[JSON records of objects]

<<<<

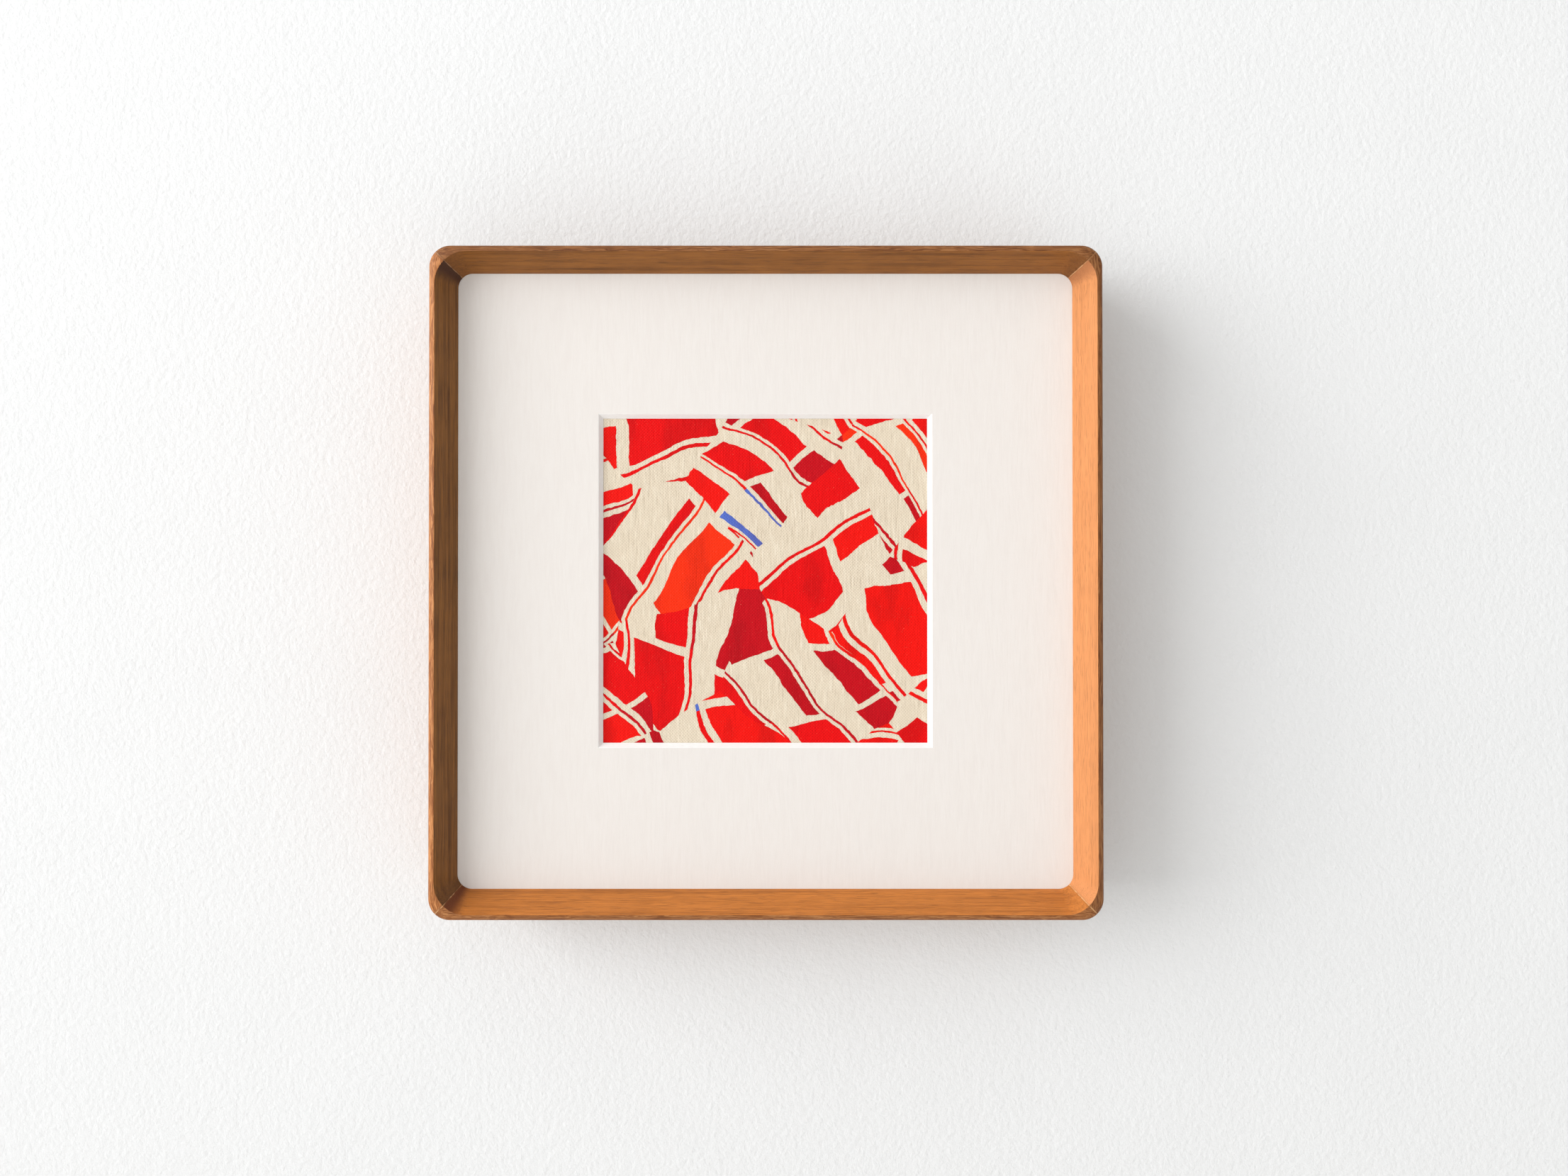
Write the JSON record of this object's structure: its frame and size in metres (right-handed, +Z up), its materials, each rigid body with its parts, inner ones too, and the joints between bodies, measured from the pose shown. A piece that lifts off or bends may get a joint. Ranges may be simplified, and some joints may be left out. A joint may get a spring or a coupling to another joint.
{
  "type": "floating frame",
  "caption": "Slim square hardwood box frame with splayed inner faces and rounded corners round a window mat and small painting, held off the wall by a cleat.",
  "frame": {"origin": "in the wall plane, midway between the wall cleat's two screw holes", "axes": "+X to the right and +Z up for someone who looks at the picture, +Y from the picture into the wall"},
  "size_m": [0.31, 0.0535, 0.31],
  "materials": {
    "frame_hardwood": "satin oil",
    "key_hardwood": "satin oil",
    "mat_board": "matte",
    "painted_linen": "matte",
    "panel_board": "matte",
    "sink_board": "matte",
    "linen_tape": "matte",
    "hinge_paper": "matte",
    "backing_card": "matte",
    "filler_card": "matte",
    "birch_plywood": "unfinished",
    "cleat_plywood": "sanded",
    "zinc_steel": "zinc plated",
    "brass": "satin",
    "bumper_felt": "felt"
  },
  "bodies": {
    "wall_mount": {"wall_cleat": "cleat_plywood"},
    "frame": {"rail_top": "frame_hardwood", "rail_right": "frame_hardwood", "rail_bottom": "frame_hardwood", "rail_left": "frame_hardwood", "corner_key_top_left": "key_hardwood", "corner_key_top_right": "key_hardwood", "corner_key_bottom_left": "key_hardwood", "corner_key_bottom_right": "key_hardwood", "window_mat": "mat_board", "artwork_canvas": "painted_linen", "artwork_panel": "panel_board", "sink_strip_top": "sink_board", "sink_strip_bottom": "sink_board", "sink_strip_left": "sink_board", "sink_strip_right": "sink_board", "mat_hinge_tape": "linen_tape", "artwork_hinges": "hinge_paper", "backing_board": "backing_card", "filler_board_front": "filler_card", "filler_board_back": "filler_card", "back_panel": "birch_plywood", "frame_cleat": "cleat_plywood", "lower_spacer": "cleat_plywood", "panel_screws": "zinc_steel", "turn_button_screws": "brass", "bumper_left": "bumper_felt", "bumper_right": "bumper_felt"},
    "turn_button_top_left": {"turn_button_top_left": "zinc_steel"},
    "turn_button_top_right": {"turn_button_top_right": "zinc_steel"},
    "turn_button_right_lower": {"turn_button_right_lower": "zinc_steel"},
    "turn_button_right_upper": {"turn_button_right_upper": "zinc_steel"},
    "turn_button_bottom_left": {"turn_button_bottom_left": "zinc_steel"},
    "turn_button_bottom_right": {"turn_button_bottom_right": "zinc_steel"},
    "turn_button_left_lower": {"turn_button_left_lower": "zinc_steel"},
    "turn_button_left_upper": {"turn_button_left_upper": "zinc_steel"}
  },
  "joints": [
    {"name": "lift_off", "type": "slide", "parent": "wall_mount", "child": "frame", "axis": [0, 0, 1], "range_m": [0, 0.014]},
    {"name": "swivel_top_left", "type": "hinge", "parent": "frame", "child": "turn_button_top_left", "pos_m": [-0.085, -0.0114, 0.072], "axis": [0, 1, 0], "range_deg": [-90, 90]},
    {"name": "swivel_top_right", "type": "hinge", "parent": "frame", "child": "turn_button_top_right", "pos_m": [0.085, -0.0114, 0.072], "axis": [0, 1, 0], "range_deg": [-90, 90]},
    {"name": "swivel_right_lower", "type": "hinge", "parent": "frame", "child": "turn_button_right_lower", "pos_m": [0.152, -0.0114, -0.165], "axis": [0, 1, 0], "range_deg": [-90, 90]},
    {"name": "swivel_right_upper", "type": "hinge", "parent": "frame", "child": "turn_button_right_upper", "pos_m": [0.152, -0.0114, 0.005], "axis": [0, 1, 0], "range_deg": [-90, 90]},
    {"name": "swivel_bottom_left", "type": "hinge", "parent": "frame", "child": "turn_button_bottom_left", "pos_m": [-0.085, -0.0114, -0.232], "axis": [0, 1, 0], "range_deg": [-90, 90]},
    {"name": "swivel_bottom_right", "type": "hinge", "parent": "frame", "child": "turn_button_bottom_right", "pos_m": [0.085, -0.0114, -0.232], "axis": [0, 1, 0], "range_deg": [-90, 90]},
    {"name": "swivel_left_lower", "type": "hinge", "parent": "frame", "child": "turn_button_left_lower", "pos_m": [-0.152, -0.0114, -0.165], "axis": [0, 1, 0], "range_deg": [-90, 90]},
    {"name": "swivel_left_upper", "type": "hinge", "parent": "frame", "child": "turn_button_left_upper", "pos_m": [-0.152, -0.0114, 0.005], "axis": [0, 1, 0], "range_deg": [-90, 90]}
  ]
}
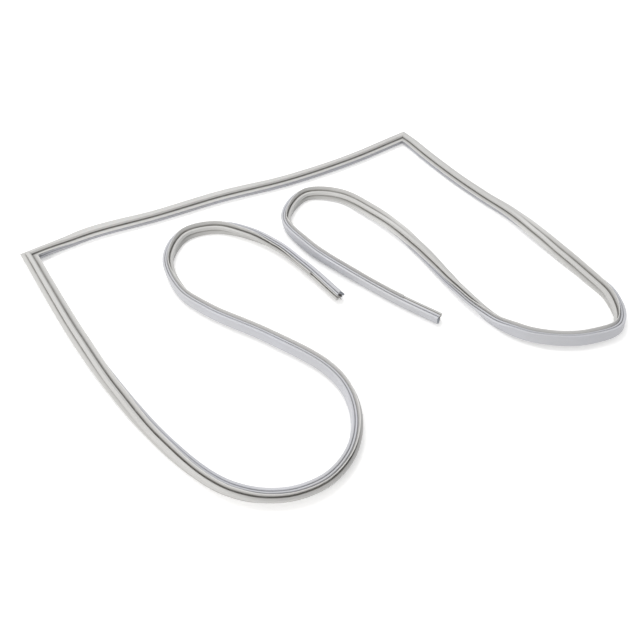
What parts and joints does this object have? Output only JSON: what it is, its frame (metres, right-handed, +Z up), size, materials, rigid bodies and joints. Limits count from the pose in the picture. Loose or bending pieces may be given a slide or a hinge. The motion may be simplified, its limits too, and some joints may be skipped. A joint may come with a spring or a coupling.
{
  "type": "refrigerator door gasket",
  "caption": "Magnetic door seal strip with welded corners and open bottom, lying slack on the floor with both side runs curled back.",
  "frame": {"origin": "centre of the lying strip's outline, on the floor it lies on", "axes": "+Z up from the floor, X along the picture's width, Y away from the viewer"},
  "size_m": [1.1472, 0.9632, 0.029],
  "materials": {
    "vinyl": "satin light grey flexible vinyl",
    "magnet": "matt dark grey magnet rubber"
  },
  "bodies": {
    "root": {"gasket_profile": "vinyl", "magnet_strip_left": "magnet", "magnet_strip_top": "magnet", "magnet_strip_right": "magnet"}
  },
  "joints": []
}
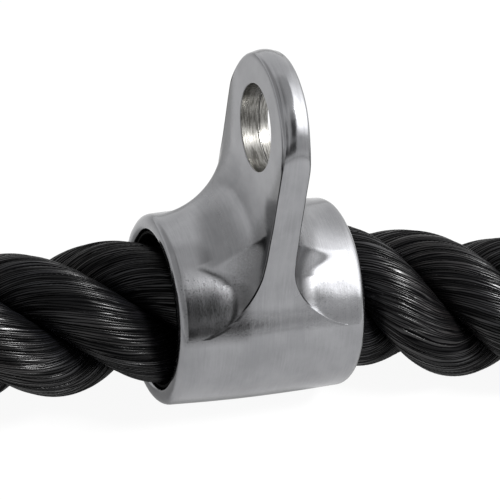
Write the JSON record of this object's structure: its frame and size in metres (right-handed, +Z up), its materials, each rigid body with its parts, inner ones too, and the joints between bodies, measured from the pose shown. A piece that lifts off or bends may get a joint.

>>>>

Problem details =>
Reproduce the listing above word for word.

Solution for this exercise =>
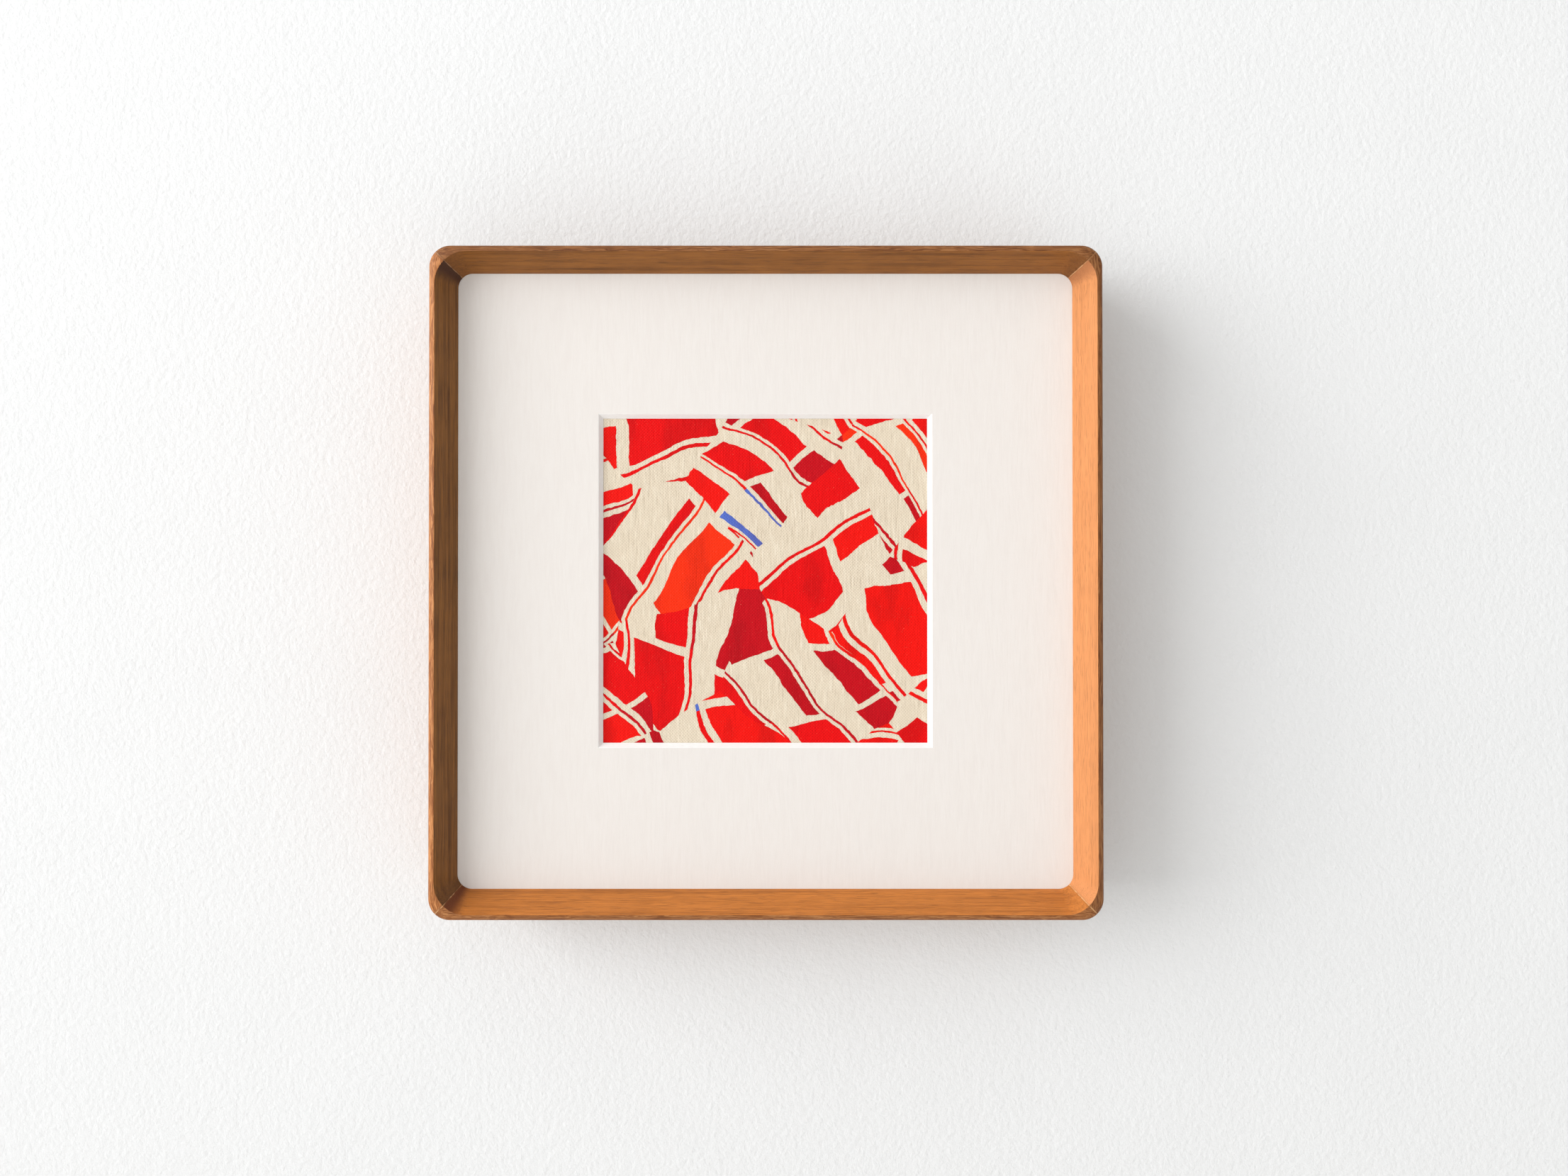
Write the JSON record of this object's structure: its frame and size in metres (right-handed, +Z up), its materials, each rigid body with its parts, inner ones too, and the joints between bodies, measured from the pose shown. A piece that lifts off or bends may get a joint. Ranges may be simplified, and some joints may be left out. A joint may get a spring or a coupling to another joint.
{
  "type": "floating frame",
  "caption": "Slim square hardwood box frame with splayed inner faces and rounded corners round a window mat and small painting, held off the wall by a cleat.",
  "frame": {"origin": "in the wall plane, midway between the wall cleat's two screw holes", "axes": "+X to the right and +Z up for someone who looks at the picture, +Y from the picture into the wall"},
  "size_m": [0.31, 0.0535, 0.31],
  "materials": {
    "frame_hardwood": "satin oil",
    "key_hardwood": "satin oil",
    "mat_board": "matte",
    "painted_linen": "matte",
    "panel_board": "matte",
    "sink_board": "matte",
    "linen_tape": "matte",
    "hinge_paper": "matte",
    "backing_card": "matte",
    "filler_card": "matte",
    "birch_plywood": "unfinished",
    "cleat_plywood": "sanded",
    "zinc_steel": "zinc plated",
    "brass": "satin",
    "bumper_felt": "felt"
  },
  "bodies": {
    "wall_mount": {"wall_cleat": "cleat_plywood"},
    "frame": {"rail_top": "frame_hardwood", "rail_right": "frame_hardwood", "rail_bottom": "frame_hardwood", "rail_left": "frame_hardwood", "corner_key_top_left": "key_hardwood", "corner_key_top_right": "key_hardwood", "corner_key_bottom_left": "key_hardwood", "corner_key_bottom_right": "key_hardwood", "window_mat": "mat_board", "artwork_canvas": "painted_linen", "artwork_panel": "panel_board", "sink_strip_top": "sink_board", "sink_strip_bottom": "sink_board", "sink_strip_left": "sink_board", "sink_strip_right": "sink_board", "mat_hinge_tape": "linen_tape", "artwork_hinges": "hinge_paper", "backing_board": "backing_card", "filler_board_front": "filler_card", "filler_board_back": "filler_card", "back_panel": "birch_plywood", "frame_cleat": "cleat_plywood", "lower_spacer": "cleat_plywood", "panel_screws": "zinc_steel", "turn_button_screws": "brass", "bumper_left": "bumper_felt", "bumper_right": "bumper_felt"},
    "turn_button_top_left": {"turn_button_top_left": "zinc_steel"},
    "turn_button_top_right": {"turn_button_top_right": "zinc_steel"},
    "turn_button_right_lower": {"turn_button_right_lower": "zinc_steel"},
    "turn_button_right_upper": {"turn_button_right_upper": "zinc_steel"},
    "turn_button_bottom_left": {"turn_button_bottom_left": "zinc_steel"},
    "turn_button_bottom_right": {"turn_button_bottom_right": "zinc_steel"},
    "turn_button_left_lower": {"turn_button_left_lower": "zinc_steel"},
    "turn_button_left_upper": {"turn_button_left_upper": "zinc_steel"}
  },
  "joints": [
    {"name": "lift_off", "type": "slide", "parent": "wall_mount", "child": "frame", "axis": [0, 0, 1], "range_m": [0, 0.014]},
    {"name": "swivel_top_left", "type": "hinge", "parent": "frame", "child": "turn_button_top_left", "pos_m": [-0.085, -0.0114, 0.072], "axis": [0, 1, 0], "range_deg": [-90, 90]},
    {"name": "swivel_top_right", "type": "hinge", "parent": "frame", "child": "turn_button_top_right", "pos_m": [0.085, -0.0114, 0.072], "axis": [0, 1, 0], "range_deg": [-90, 90]},
    {"name": "swivel_right_lower", "type": "hinge", "parent": "frame", "child": "turn_button_right_lower", "pos_m": [0.152, -0.0114, -0.165], "axis": [0, 1, 0], "range_deg": [-90, 90]},
    {"name": "swivel_right_upper", "type": "hinge", "parent": "frame", "child": "turn_button_right_upper", "pos_m": [0.152, -0.0114, 0.005], "axis": [0, 1, 0], "range_deg": [-90, 90]},
    {"name": "swivel_bottom_left", "type": "hinge", "parent": "frame", "child": "turn_button_bottom_left", "pos_m": [-0.085, -0.0114, -0.232], "axis": [0, 1, 0], "range_deg": [-90, 90]},
    {"name": "swivel_bottom_right", "type": "hinge", "parent": "frame", "child": "turn_button_bottom_right", "pos_m": [0.085, -0.0114, -0.232], "axis": [0, 1, 0], "range_deg": [-90, 90]},
    {"name": "swivel_left_lower", "type": "hinge", "parent": "frame", "child": "turn_button_left_lower", "pos_m": [-0.152, -0.0114, -0.165], "axis": [0, 1, 0], "range_deg": [-90, 90]},
    {"name": "swivel_left_upper", "type": "hinge", "parent": "frame", "child": "turn_button_left_upper", "pos_m": [-0.152, -0.0114, 0.005], "axis": [0, 1, 0], "range_deg": [-90, 90]}
  ]
}
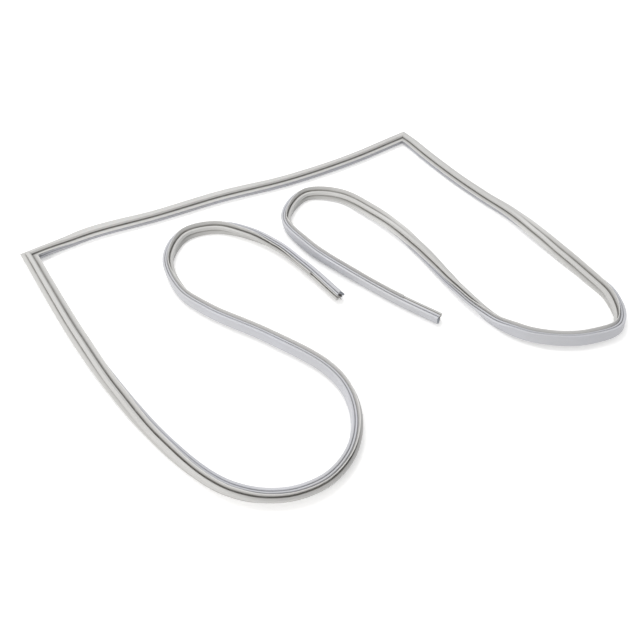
What parts and joints does this object have? Output only JSON: what it is, its frame (metres, right-handed, +Z up), size, materials, rigid bodies and joints. Limits count from the pose in the picture. Loose or bending pieces may be given a slide or a hinge. The motion may be simplified, its limits too, and some joints may be skipped. A joint may come with a spring or a coupling.
{
  "type": "refrigerator door gasket",
  "caption": "Magnetic door seal strip with welded corners and open bottom, lying slack on the floor with both side runs curled back.",
  "frame": {"origin": "centre of the lying strip's outline, on the floor it lies on", "axes": "+Z up from the floor, X along the picture's width, Y away from the viewer"},
  "size_m": [1.1472, 0.9632, 0.029],
  "materials": {
    "vinyl": "satin light grey flexible vinyl",
    "magnet": "matt dark grey magnet rubber"
  },
  "bodies": {
    "root": {"gasket_profile": "vinyl", "magnet_strip_left": "magnet", "magnet_strip_top": "magnet", "magnet_strip_right": "magnet"}
  },
  "joints": []
}
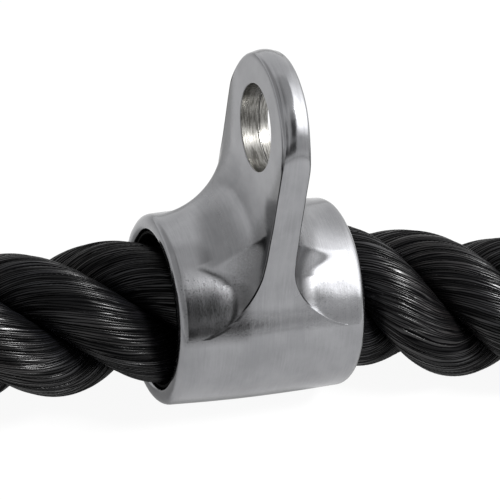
Write the JSON record of this object's structure: its frame and size in metres (right-handed, +Z up), its materials, each rigid body with its parts, inner ones too, and the joints between bodies, measured from the pose shown. A piece that lifts off or bends may get a joint.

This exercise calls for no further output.